Material provided:
— begin —

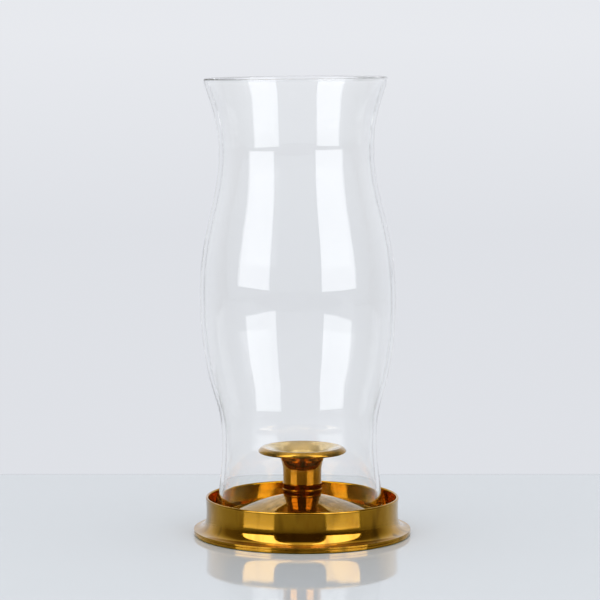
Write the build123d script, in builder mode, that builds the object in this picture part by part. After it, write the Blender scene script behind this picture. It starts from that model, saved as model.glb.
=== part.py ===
"""Hurricane candle lantern: a turned brass base that holds one taper candle,
and a blown glass chimney that stands loose in the channel around the dish.

Millimetres, +Z up. The origin is on the table, on the axis of the brass base.
"""
from build123d import *

import os
from math import cos, radians, sin

os.makedirs("parts", exist_ok=True)

# ---------------------------------------------------------------- clearances
seat_gap = 0.3  # air under the chimney's foot
foot_slack_outside = 5.3  # chimney foot to the inside of the brass ring
foot_slack_inside = 0.35  # dish to the nearest inside of the chimney foot
plate_clearance = 0.1  # dish plate in the ring
felt_clearance = 0.2  # felt in its recess
thread_gap = 0.05  # screw in its tapped hole
screw_clearance = 0.15  # screw through the plate and the washers

# ------------------------------------------------------------- glass chimney
glass_wall = 2.8
foot_radius = 60.4  # outside, as every change of radius above it
knee_change = -3.6  # each point's radius, less the foot's
neck_change = -6.0
hip_change = -2.0
bulge_change = 8.2
waist_change = -6.4
flare_change = -1.5
rim_change = 3.4
knee_rise = 27.8  # each point's height above the one before it
neck_rise = 33.4
hip_rise = 29.8
bulge_rise = 69.8
waist_rise = 103.4
flare_rise = 32.0
rim_rise = 18.0
foot_flare = 7.0  # degrees from upright, at the foot
hip_slope = 18.0  # degrees from upright, under the bulge
rim_flare = 12.0  # degrees from upright, at the rim
bulge_fullness = 1.4  # above 1, the bulge's crest is flatter on its upper side
chimney_lean = 0.6  # degrees: the blown foot isn't quite square
chimney_offset = 1.3  # how far the loose foot stands off the base's axis

# ------------------------------------------------------------ brass base ring
foot_gap = 0.4  # air under the brass, where the felt carries it
ring_wall = 1.7
rim_height = 26.4
rim_lip = 0.35  # how far the rim is turned outwards
rim_lip_height = 1.8
cove_radius = 8.2
flange_edge = 3.5
flange_corner = 0.4
edge_step = 0.25
edge_step_height = 1.0
ledge_width = 5.6  # what the dish plate stands on
ledge_top = 3.0

# ----------------------------------------------------------------- dish plate
plate_thickness = 1.5
plug_height = 10.4  # channel floor to the dish's edge
dome_rise = 12.3  # dish's edge to the candle cup's seat
dome_crown = 0.8  # how far the cone bulges
bead_radius = 0.7
bead_groove = 0.5
channel_fillet = 1.0

# ----------------------------------------------------------------- candle cup
candle_bore_radius = 11.25
cup_wall = 2.15
cup_floor = 5.2
tapped_floor = 0.8  # brass left between the tapped hole and the socket
barrel_taper = 0.7  # the barrel's foot is this much smaller
line_heights = (4.7, 8.8)
line_radius = 0.45
flare_start = 16.0  # height at which the barrel turns into the trumpet
flare_swell = 1.6  # growth of the trumpet's radius over the swell
swell_rise = 9.4
swell_slope = 22.0  # degrees from upright, at the top of the swell
pan_overhang = 17.5  # pan's edge past the barrel
pan_edge_rise = 6.3  # top of the swell to the pan's edge
pan_edge_round = 1.3
pan_lip_width = 4.6
pan_lip_rise = 2.8
bowl_depth = 11.7  # pan's crest to the top of the straight socket
bowl_shelf_depth = 3.7  # and to the shoulder inside the pan
bowl_shelf_width = 6.35
cup_bottom_round = 0.4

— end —

Exercise directions:
Only the lines from the first line of the material above through the line that contains "screw_clearance = 0.15" should be quoted, each one exactly.

Exercise result:
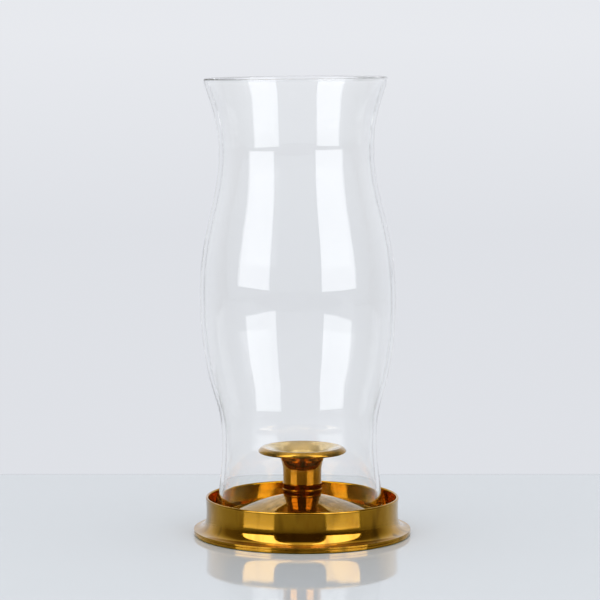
Write the build123d script, in builder mode, that builds the object in this picture part by part. After it, write the Blender scene script behind this picture. It starts from that model, saved as model.glb.
=== part.py ===
"""Hurricane candle lantern: a turned brass base that holds one taper candle,
and a blown glass chimney that stands loose in the channel around the dish.

Millimetres, +Z up. The origin is on the table, on the axis of the brass base.
"""
from build123d import *

import os
from math import cos, radians, sin

os.makedirs("parts", exist_ok=True)

# ---------------------------------------------------------------- clearances
seat_gap = 0.3  # air under the chimney's foot
foot_slack_outside = 5.3  # chimney foot to the inside of the brass ring
foot_slack_inside = 0.35  # dish to the nearest inside of the chimney foot
plate_clearance = 0.1  # dish plate in the ring
felt_clearance = 0.2  # felt in its recess
thread_gap = 0.05  # screw in its tapped hole
screw_clearance = 0.15  # screw through the plate and the washers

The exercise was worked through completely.